╭─ Dataset section
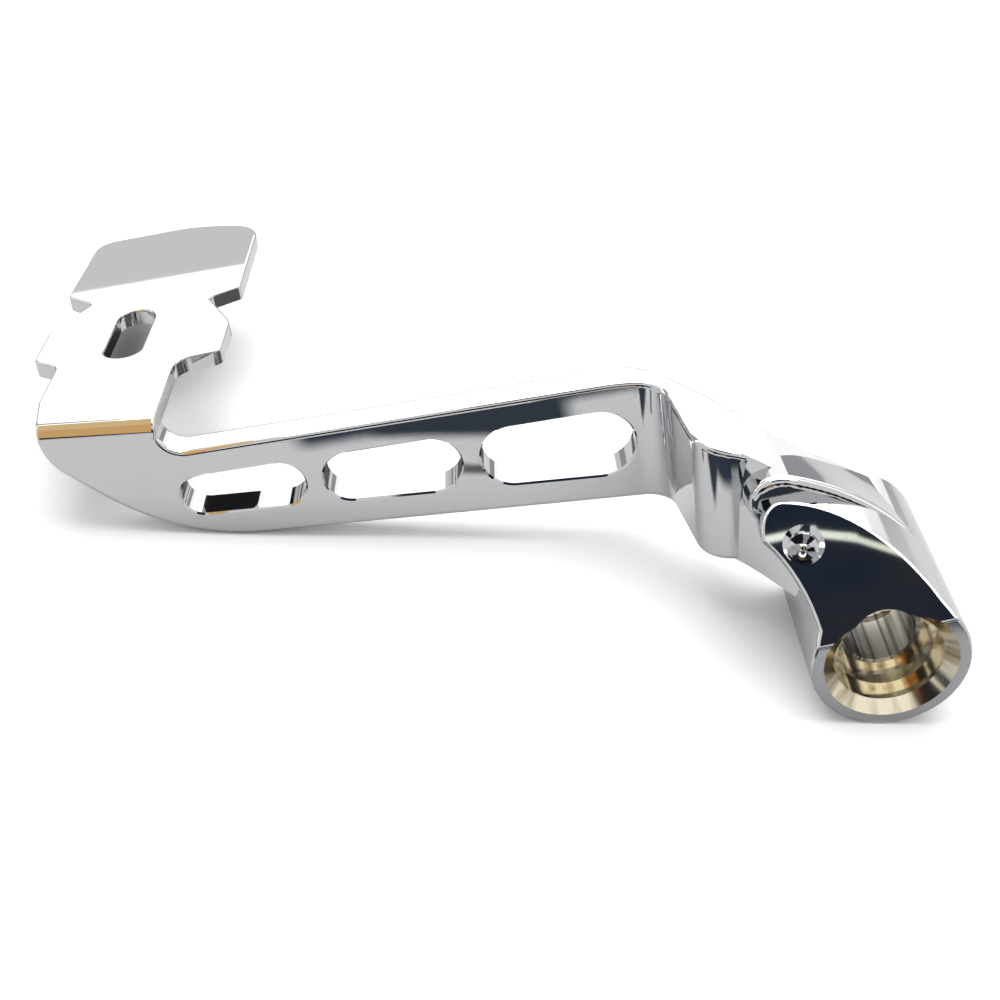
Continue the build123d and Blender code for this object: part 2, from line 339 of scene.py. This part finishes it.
@dataclass(frozen=True)
class Patch:
    """A rectangle whose rim fades out softly.

    Attributes:
        middle: Its middle, in millimetres.
        size: Width and height, in millimetres.
        soft: Width of the fading rim, in millimetres.
        stand: Whether it lies level or stands upright.
        spin: Turn about its own normal, in degrees.
    """

    middle: Place
    size: Span
    soft: float = 0.0
    stand: Stand = Stand.LEVEL
    spin: float = 0.0

    def turn(self) -> Matrix:
        """Gives the rectangle's turn as a 4 x 4 matrix."""
        stood = Matrix.Rotation(math.radians(self.stand.value), 4, "X")
        return stood @ Matrix.Rotation(math.radians(self.spin), 4, "Z")

    def mask(self, tree: bpy.types.ShaderNodeTree) -> bpy.types.NodeSocket:
        """Adds nodes that tell how far a point is inside.

        Args:
            tree: Node tree the nodes go into.

        Returns:
            Output that is 1 inside and falls to 0 over the rim.
        """
        local = tree.nodes.new("ShaderNodeMapping")
        local.vector_type = "TEXTURE"
        local.inputs["Location"].default_value = Vector(self.middle) * MM
        local.inputs["Rotation"].default_value = self.turn().to_euler("XYZ")
        tree.links.new(add_place(tree), local.inputs["Vector"])
        split = tree.nodes.new("ShaderNodeSeparateXYZ")
        tree.links.new(local.outputs["Vector"], split.inputs["Vector"])
        both = tree.nodes.new("ShaderNodeMath")
        both.operation = "MULTIPLY"
        rim = max(self.soft, SHARPEST_RIM)
        for slot, (axis, length) in enumerate(zip("XY", self.size)):
            away = tree.nodes.new("ShaderNodeMath")
            away.operation = "ABSOLUTE"
            tree.links.new(split.outputs[axis], away.inputs[0])
            fade = add_range(
                tree,
                away.outputs[0],
                source=((length / 2 - rim) * MM, length / 2 * MM),
                target=(1.0, 0.0),
                eased=True,
            )
            tree.links.new(fade, both.inputs[slot])
        return both.outputs[0]


@dataclass(frozen=True)
class Card:
    """A flat card round the pedal that shows only in reflections.

    Attributes:
        name: Name of the card.
        patch: Its place, size and soft rim.
        colour: Colour of its light.
        strength: Strength of its light.
        second: Colour of its softly mottled part, if it has one.
        density: How much it covers of what is behind it.
        mottle_scale: How finely it is mottled, per metre.
        mottle_detail: How many finer layers the mottling has.
        mottle_span: Noise at which the second colour starts, and is full.
    """

    name: str
    patch: Patch
    colour: Colour
    strength: float = 1.0
    second: Colour | None = None
    density: float = 1.0
    mottle_scale: float = 9.0
    mottle_detail: float = 2.0
    mottle_span: Span = (0.35, 0.65)

    def build(self) -> None:
        """Makes the card and marks it as staged."""
        deselect()
        bpy.ops.mesh.primitive_plane_add(size=1.0)
        card = bpy.context.object
        card.name = self.name
        width, height = self.patch.size
        scale = Matrix.Diagonal((width * MM, height * MM, 1.0, 1.0))
        move = Matrix.Translation(Vector(self.patch.middle) * MM)
        card.data.transform(move @ self.patch.turn() @ scale)
        card.data.materials.append(self.glow())
        for ray in Ray:
            setattr(card, ray.value, False)
        card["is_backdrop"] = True

    def glow(self) -> bpy.types.Material:
        """Makes the card's material, which only gives light.

        Returns:
            The new material.
        """
        material = bpy.data.materials.new(self.name)
        material.use_nodes = True
        tree = material.node_tree
        tree.nodes.clear()
        emit = tree.nodes.new("ShaderNodeEmission")
        emit.inputs["Color"].default_value = opaque(self.colour)
        emit.inputs["Strength"].default_value = self.strength
        if self.second is not None:
            tree.links.new(self.mottle(tree), emit.inputs["Color"])
        cover = tree.nodes.new("ShaderNodeMath")
        cover.operation = "MULTIPLY"
        cover.inputs[1].default_value = self.density
        tree.links.new(self.patch.mask(tree), cover.inputs[0])
        clear = tree.nodes.new("ShaderNodeBsdfTransparent")
        mix = tree.nodes.new("ShaderNodeMixShader")
        tree.links.new(cover.outputs[0], mix.inputs[0])
        tree.links.new(clear.outputs["BSDF"], mix.inputs[1])
        tree.links.new(emit.outputs["Emission"], mix.inputs[2])
        out = tree.nodes.new("ShaderNodeOutputMaterial")
        tree.links.new(mix.outputs["Shader"], out.inputs["Surface"])
        return material

    def mottle(self, tree: bpy.types.ShaderNodeTree) -> bpy.types.NodeSocket:
        """Adds nodes that mix the card's two colours softly.

        Args:
            tree: Node tree of the card's material.

        Returns:
            Output with the mixed colour.
        """
        cloud = add_cloud(
            tree, add_place(tree), self.mottle_scale, self.mottle_detail
        )
        share = add_range(tree, cloud, source=self.mottle_span)
        return add_tint(tree, share, self.colour, self.second)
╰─
* [The request]: A line counts if it holds the word "part". Work out how many lines in the listing count, and give only that number.

* [Written solution]: 2